Spaventa aveva la rara qualità di riconoscere gli errori, come la sottovalutazione dell'effetto deprimente dell'alto prelievo fiscale o del forte indebitamento che l'Italia accumulava. Il professore considerava la recovery italiana, frutto soprattutto della svalutazione della lira, persino migliore delle scelte liberalizzatrici della Thatcher. Ho riletto una sua intervista al «Messaggero» della fine del 1977, nella quale sosteneva che bisognasse finirla con gli ospedali inefficienti e i pié di lista, e che si dovesse avere coraggio di abbattere la giungla delle pensioni e vietare il cumulo tra queste ultime e gli stipendi.

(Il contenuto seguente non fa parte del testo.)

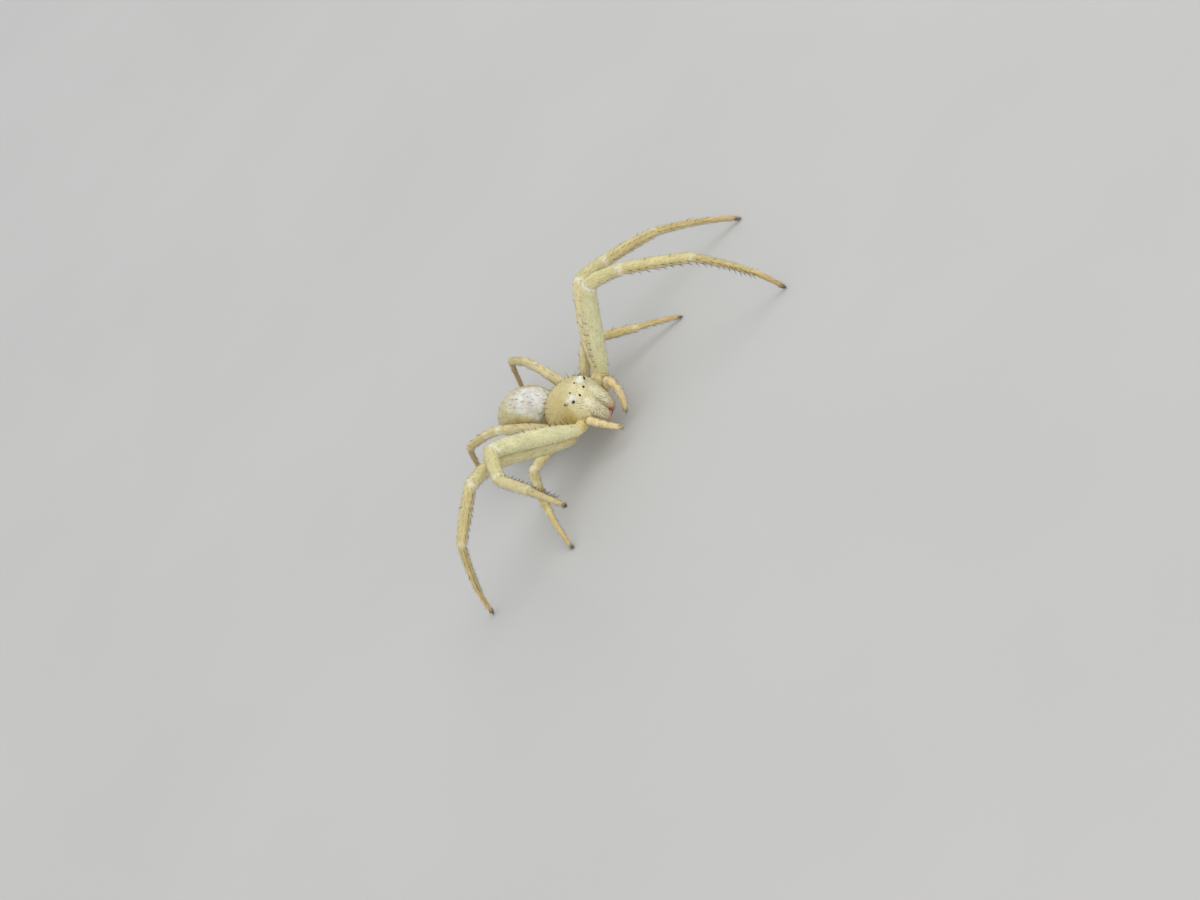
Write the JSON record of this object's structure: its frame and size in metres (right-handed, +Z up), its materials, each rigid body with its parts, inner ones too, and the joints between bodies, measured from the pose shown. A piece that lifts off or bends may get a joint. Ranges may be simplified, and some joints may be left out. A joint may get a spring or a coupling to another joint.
{
  "type": "crab spider",
  "caption": "Pale crab spider at life size, standing with a front leg raised: rounded carapace with eyes on white tubercles, slim oval abdomen, long stout front legs.",
  "frame": {"origin": "middle of the footprint's box, on the floor that the feet stand on", "axes": "+Z up, the spider faces -Y, +X is its left side"},
  "size_m": [0.0194, 0.0152, 0.0058],
  "materials": {
    "carapace": "thin translucent straw-coloured cuticle, satin, with fine dark specks",
    "abdomen": "white pigment under clear soft cuticle, mottled with fine grey-lilac lines, satin",
    "leg": "cream to pale green translucent cuticle, satin, with small brown dots",
    "palp": "yellow-tan translucent cuticle, satin",
    "chelicera": "whitish cuticle with grey stipple, satin, reddish at the tip",
    "eye": "black, smooth and glossy",
    "bristle": "dark brown stiff bristles and claws, glossy"
  },
  "bodies": {
    "root": {"cephalothorax": "carapace", "pedicel": "carapace", "abdomen": "abdomen", "spinnerets": "palp", "chelicera_left": "chelicera", "palp_left": "palp", "eye_front_middle_left": "eye", "eye_front_side_left": "eye", "eye_rear_middle_left": "eye", "eye_rear_side_left": "eye", "coxa_left_1": "leg", "femur_left_1": "leg", "patella_left_1": "leg", "tibia_left_1": "leg", "tarsus_left_1": "leg", "coxa_left_2": "leg", "femur_left_2": "leg", "patella_left_2": "leg", "tibia_left_2": "leg", "tarsus_left_2": "leg", "coxa_left_3": "leg", "femur_left_3": "leg", "patella_left_3": "leg", "tibia_left_3": "leg", "tarsus_left_3": "leg", "coxa_left_4": "leg", "femur_left_4": "leg", "patella_left_4": "leg", "tibia_left_4": "leg", "tarsus_left_4": "leg", "chelicera_right": "chelicera", "palp_right": "palp", "eye_front_middle_right": "eye", "eye_front_side_right": "eye", "eye_rear_middle_right": "eye", "eye_rear_side_right": "eye", "coxa_right_1": "leg", "femur_right_1": "leg", "patella_right_1": "leg", "tibia_right_1": "leg", "tarsus_right_1": "leg", "coxa_right_2": "leg", "femur_right_2": "leg", "patella_right_2": "leg", "tibia_right_2": "leg", "tarsus_right_2": "leg", "coxa_right_3": "leg", "femur_right_3": "leg", "patella_right_3": "leg", "tibia_right_3": "leg", "tarsus_right_3": "leg", "coxa_right_4": "leg", "femur_right_4": "leg", "patella_right_4": "leg", "tibia_right_4": "leg", "tarsus_right_4": "leg"}
  },
  "joints": []
}
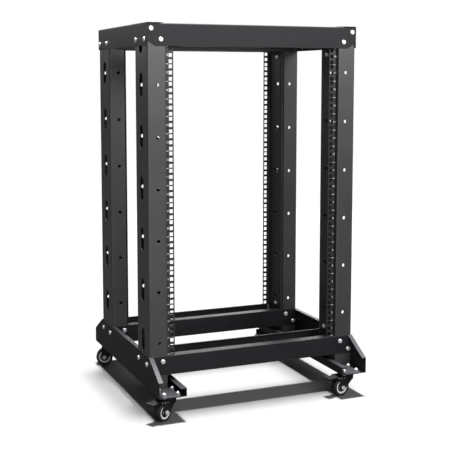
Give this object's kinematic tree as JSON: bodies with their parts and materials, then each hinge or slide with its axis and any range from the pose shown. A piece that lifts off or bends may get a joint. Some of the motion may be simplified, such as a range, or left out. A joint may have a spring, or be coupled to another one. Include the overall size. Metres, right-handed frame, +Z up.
{
  "type": "open-frame equipment rack",
  "caption": "Black steel open-frame 19-inch equipment rack with square-hole rails, slotted corner posts, U-channel beams and legs, and swivel casters with brake pedals.",
  "frame": {"origin": "on the floor under the middle of the rack's frame", "axes": "+Z up, -Y the front that the equipment slides in from, +X to the right seen from the front"},
  "size_m": [0.6315, 0.6087, 1.0131],
  "materials": {
    "frame_powder_coat": "fine-textured black powder coat",
    "rail_powder_coat": "fine-textured black powder coat",
    "zinc_bolts": "bright zinc plate",
    "zinc_nuts": "bright zinc plate",
    "axle_zinc": "bright zinc plate",
    "bearing_steel": "polished",
    "pin_steel": "bright steel",
    "caster_black": "satin black",
    "wheel_grey": "moulded light grey",
    "cap_black": "moulded black",
    "tyre_rubber": "matt black",
    "pedal_black": "moulded black"
  },
  "bodies": {
    "root": {"base_beam_bolts": "zinc_bolts", "base_beam_front": "frame_powder_coat", "base_beam_rear": "frame_powder_coat", "bearing_balls": "bearing_steel", "caster_bolts": "zinc_bolts", "caster_nuts": "zinc_nuts", "caster_plate_front_left": "caster_black", "caster_plate_front_right": "caster_black", "caster_plate_rear_left": "caster_black", "caster_plate_rear_right": "caster_black", "kingpins": "pin_steel", "leg_bolts": "zinc_bolts", "leg_left": "frame_powder_coat", "leg_right": "frame_powder_coat", "post_front_left": "frame_powder_coat", "post_front_right": "frame_powder_coat", "post_rear_left": "frame_powder_coat", "post_rear_right": "frame_powder_coat", "rack_rail_front_left": "rail_powder_coat", "rack_rail_front_right": "rail_powder_coat", "rack_rail_rear_left": "rail_powder_coat", "rack_rail_rear_right": "rail_powder_coat", "rail_screws": "zinc_bolts", "side_rail_bolts": "zinc_bolts", "side_rail_left": "frame_powder_coat", "side_rail_right": "frame_powder_coat", "top_beam_bolts": "zinc_bolts", "top_beam_front": "frame_powder_coat", "top_beam_rear": "frame_powder_coat", "weld_nuts": "zinc_nuts"},
    "swivel_front_left": {"fork_front_left": "caster_black", "axle_front_left": "axle_zinc", "brake_pin_front_left": "pin_steel", "brake_rivets_front_left": "pin_steel"},
    "wheel_front_left": {"wheel_core_front_left": "wheel_grey", "hub_caps_front_left": "cap_black", "tyre_front_left": "tyre_rubber"},
    "pedal_front_left": {"brake_pedal_front_left": "pedal_black"},
    "swivel_front_right": {"fork_front_right": "caster_black", "axle_front_right": "axle_zinc", "brake_pin_front_right": "pin_steel", "brake_rivets_front_right": "pin_steel"},
    "wheel_front_right": {"wheel_core_front_right": "wheel_grey", "hub_caps_front_right": "cap_black", "tyre_front_right": "tyre_rubber"},
    "pedal_front_right": {"brake_pedal_front_right": "pedal_black"},
    "swivel_rear_left": {"fork_rear_left": "caster_black", "axle_rear_left": "axle_zinc"},
    "wheel_rear_left": {"wheel_core_rear_left": "wheel_grey", "hub_caps_rear_left": "cap_black", "tyre_rear_left": "tyre_rubber"},
    "swivel_rear_right": {"fork_rear_right": "caster_black", "axle_rear_right": "axle_zinc"},
    "wheel_rear_right": {"wheel_core_rear_right": "wheel_grey", "hub_caps_rear_right": "cap_black", "tyre_rear_right": "tyre_rubber"}
  },
  "joints": [
    {"name": "swivel_front_left", "type": "hinge", "parent": "root", "child": "swivel_front_left", "pos_m": [-0.261, -0.263, 0.06], "axis": [0, 0, 1], "continuous": true},
    {"name": "roll_front_left", "type": "hinge", "parent": "swivel_front_left", "child": "wheel_front_left", "pos_m": [-0.2806, -0.27299, 0.025], "axis": [-0.454, 0.891, 0], "continuous": true},
    {"name": "brake_front_left", "type": "hinge", "parent": "swivel_front_left", "child": "pedal_front_left", "pos_m": [-0.29308, -0.27934, 0.053], "axis": [0.454, -0.891, 0], "range_deg": [0, 20]},
    {"name": "swivel_front_right", "type": "hinge", "parent": "root", "child": "swivel_front_right", "pos_m": [0.261, -0.263, 0.06], "axis": [0, 0, 1], "continuous": true},
    {"name": "roll_front_right", "type": "hinge", "parent": "swivel_front_right", "child": "wheel_front_right", "pos_m": [0.23927, -0.26644, 0.025], "axis": [-0.1564, 0.9877, 0], "continuous": true},
    {"name": "brake_front_right", "type": "hinge", "parent": "swivel_front_right", "child": "pedal_front_right", "pos_m": [0.22544, -0.26863, 0.053], "axis": [0.1564, -0.9877, 0], "range_deg": [0, 20]},
    {"name": "swivel_rear_left", "type": "hinge", "parent": "root", "child": "swivel_rear_left", "pos_m": [-0.261, 0.263, 0.06], "axis": [0, 0, 1], "continuous": true},
    {"name": "roll_rear_left", "type": "hinge", "parent": "swivel_rear_left", "child": "wheel_rear_left", "pos_m": [-0.28192, 0.2698, 0.025], "axis": [0.309, 0.9511, 0], "continuous": true},
    {"name": "swivel_rear_right", "type": "hinge", "parent": "root", "child": "swivel_rear_right", "pos_m": [0.261, 0.263, 0.06], "axis": [0, 0, 1], "continuous": true},
    {"name": "roll_rear_right", "type": "hinge", "parent": "swivel_rear_right", "child": "wheel_rear_right", "pos_m": [0.23975, 0.25731, 0.025], "axis": [-0.2588, 0.9659, 0], "continuous": true}
  ]
}
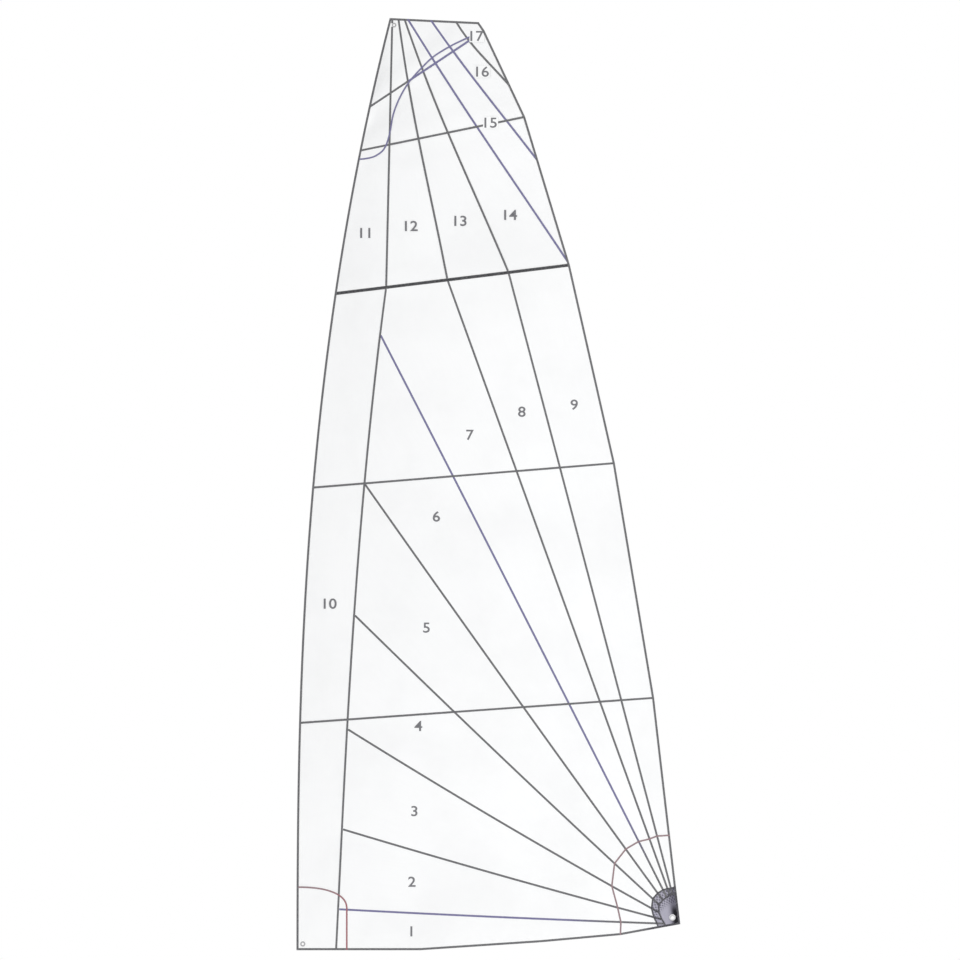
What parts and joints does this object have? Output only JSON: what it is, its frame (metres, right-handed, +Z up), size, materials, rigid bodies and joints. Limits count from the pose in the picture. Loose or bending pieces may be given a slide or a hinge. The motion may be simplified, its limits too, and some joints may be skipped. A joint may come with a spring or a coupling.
{
  "type": "square-top mainsail",
  "caption": "Square-top tri-radial mainsail in its flying shape, with full-length battens in pockets, corner patches, edge tapes, a luff bolt rope and pressed corner rings.",
  "frame": {"origin": "the tack corner, where the luff edge and the foot edge meet, on the line of the bolt rope", "axes": "+X aft along the foot, +Y to starboard, the side that the sail bellies to, +Z up the luff"},
  "size_m": [2.8, 0.3367, 6.8],
  "materials": {
    "sailcloth": "white woven sailcloth, satin",
    "patch_cloth": "white reinforcing sailcloth, satin",
    "edge_tape": "dark grey folded edge tape, matt",
    "rope": "off-white rope core, matt",
    "pocket_cloth": "pale grey pocket tape, matt",
    "batten_glass": "clear-coated glass fibre rod stock, smooth",
    "cap_plastic": "black moulded nylon",
    "ring_steel": "pressed stainless steel, satin"
  },
  "bodies": {
    "sail": {"panel_01": "sailcloth", "panel_02": "sailcloth", "panel_03": "sailcloth", "panel_04": "sailcloth", "panel_05": "sailcloth", "panel_06": "sailcloth", "panel_07": "sailcloth", "panel_08": "sailcloth", "panel_09": "sailcloth", "panel_10": "sailcloth", "panel_11": "sailcloth", "panel_12": "sailcloth", "panel_13": "sailcloth", "panel_14": "sailcloth", "panel_15": "sailcloth", "panel_16": "sailcloth", "panel_17": "sailcloth", "clew_core": "sailcloth", "head_core": "sailcloth", "tack_core": "sailcloth", "clew_patch_starboard": "patch_cloth", "clew_patch_port": "patch_cloth", "clew_fan_starboard": "patch_cloth", "clew_fan_port": "patch_cloth", "tack_patch_starboard": "patch_cloth", "tack_patch_port": "patch_cloth", "head_patch_starboard": "patch_cloth", "head_patch_port": "patch_cloth", "luff_tape": "edge_tape", "leech_tape": "edge_tape", "foot_tape": "edge_tape", "head_tape": "edge_tape", "bolt_rope": "rope", "pocket_lower": "pocket_cloth", "pocket_middle": "pocket_cloth", "pocket_upper": "pocket_cloth", "pocket_top": "pocket_cloth", "pocket_gaff": "pocket_cloth", "tack_ring_eyelet": "ring_steel", "tack_ring_washer": "ring_steel", "clew_ring_eyelet": "ring_steel", "clew_ring_washer": "ring_steel", "head_ring_eyelet": "ring_steel", "head_ring_washer": "ring_steel"},
    "lower_batten": {"batten_lower": "batten_glass", "luff_cap_lower": "cap_plastic", "leech_cap_lower": "cap_plastic"},
    "middle_batten": {"batten_middle": "batten_glass", "luff_cap_middle": "cap_plastic", "leech_cap_middle": "cap_plastic"},
    "upper_batten": {"batten_upper": "batten_glass", "luff_cap_upper": "cap_plastic", "leech_cap_upper": "cap_plastic"},
    "top_batten": {"batten_top": "batten_glass", "luff_cap_top": "cap_plastic", "leech_cap_top": "cap_plastic"},
    "gaff_batten": {"batten_gaff": "batten_glass", "luff_cap_gaff": "cap_plastic", "leech_cap_gaff": "cap_plastic"}
  },
  "joints": [
    {"name": "lower_batten_slide", "type": "hinge", "parent": "sail", "child": "lower_batten", "pos_m": [1.47954, -3.74077, 1.76109], "axis": [0.0705, 0, -0.9975], "range_deg": [0, 36.5]},
    {"name": "middle_batten_slide", "type": "hinge", "parent": "sail", "child": "middle_batten", "pos_m": [1.51103, -2.93754, 3.48731], "axis": [0.0807, 0, -0.9967], "range_deg": [0, 38.3]},
    {"name": "upper_batten_slide", "type": "hinge", "parent": "sail", "child": "upper_batten", "pos_m": [1.48107, -2.34207, 4.93552], "axis": [0.1207, 0, -0.9927], "range_deg": [0, 36.5]},
    {"name": "top_batten_slide", "type": "hinge", "parent": "sail", "child": "top_batten", "pos_m": [1.36332, -1.82535, 6.01666], "axis": [0.2005, 0, -0.9797], "range_deg": [0, 32.5]},
    {"name": "gaff_batten_slide", "type": "hinge", "parent": "sail", "child": "gaff_batten", "pos_m": [1.13795, -1.6551, 6.55333], "axis": [0.5539, 0, -0.8326], "range_deg": [0, 29]}
  ]
}
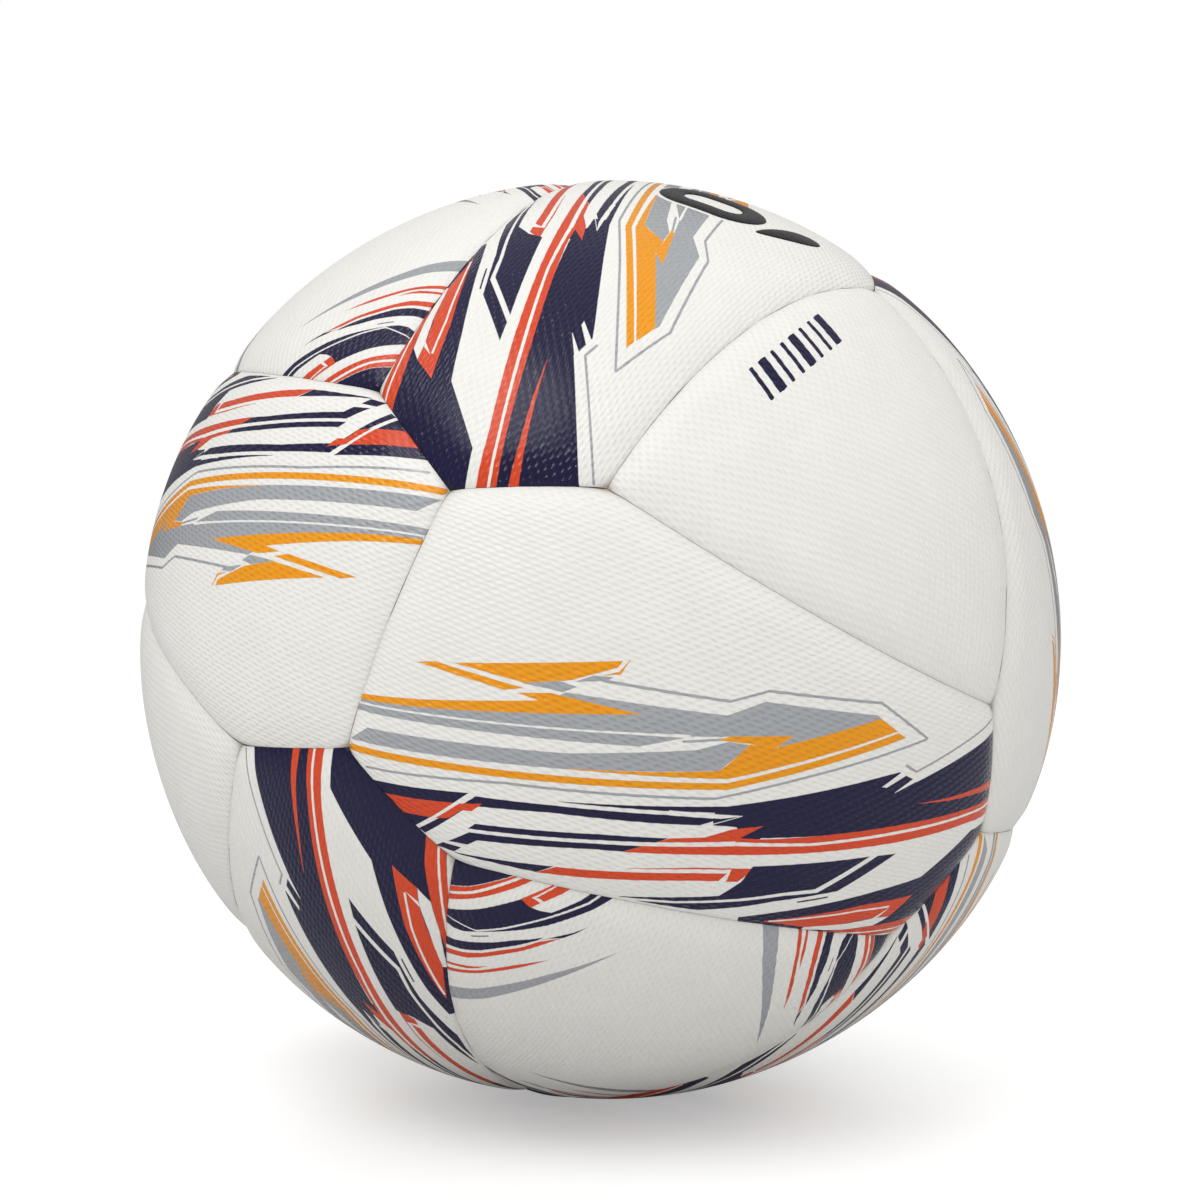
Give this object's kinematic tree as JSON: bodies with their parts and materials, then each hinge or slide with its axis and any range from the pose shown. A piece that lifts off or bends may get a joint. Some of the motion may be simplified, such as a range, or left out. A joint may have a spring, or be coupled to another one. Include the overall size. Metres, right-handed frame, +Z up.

Ne ho riletta un'altra, di intervista, concessa in occasione della sfida impossibile che affrontò, perdendola, alle politiche nel 1994, nel collegio Roma centro contro Silvio Berlusconi. Combatté in quel collegio uninominale, a mani nude, a fronte alta, ma con una fatale sottovalutazione dell'avversario, considerato un'anomalia passeggera. E preso dal fervore elettorale - partecipammo insieme a una trasmissione televisiva ed era evidente la sua preoccupazione di non perdere il voto a sinistra e di non apparire liberale - non parlò troppo nell'intervista a «la Repubblica» della flessibilità del lavoro, nella quale credeva, si dilungò invece sul fatto che le tasse non potessero scendere e il bilancio pubblico fosse difficilmente comprimibile. Non promise, come il suo ingombrante avversario, quello che ragionevolmente non avrebbe potuto un eventuale governo progressista mantenere, ma lasciò al centrodestra tutto il tema dell'eccesso di spesa e della conseguente elevata tassazione. L'errore storico della sinistra nel nostro Paese. Ne discutemmo anche in seguito, e Spaventa ammise che nell'accettare, per irritazione culturale, come disse, quell'impossibile candidatura aveva sottovalutato sia l'avversario, sia soprattutto i suoi argomenti, bollati frettolosamente dalla sinistra come argomenti demagogici, salvo poi rincorrerli, affannosamente e disordinatamente, per un lungo ventennio. Un ventennio del quale Luigi non ebbe la fortuna di vedere la fine.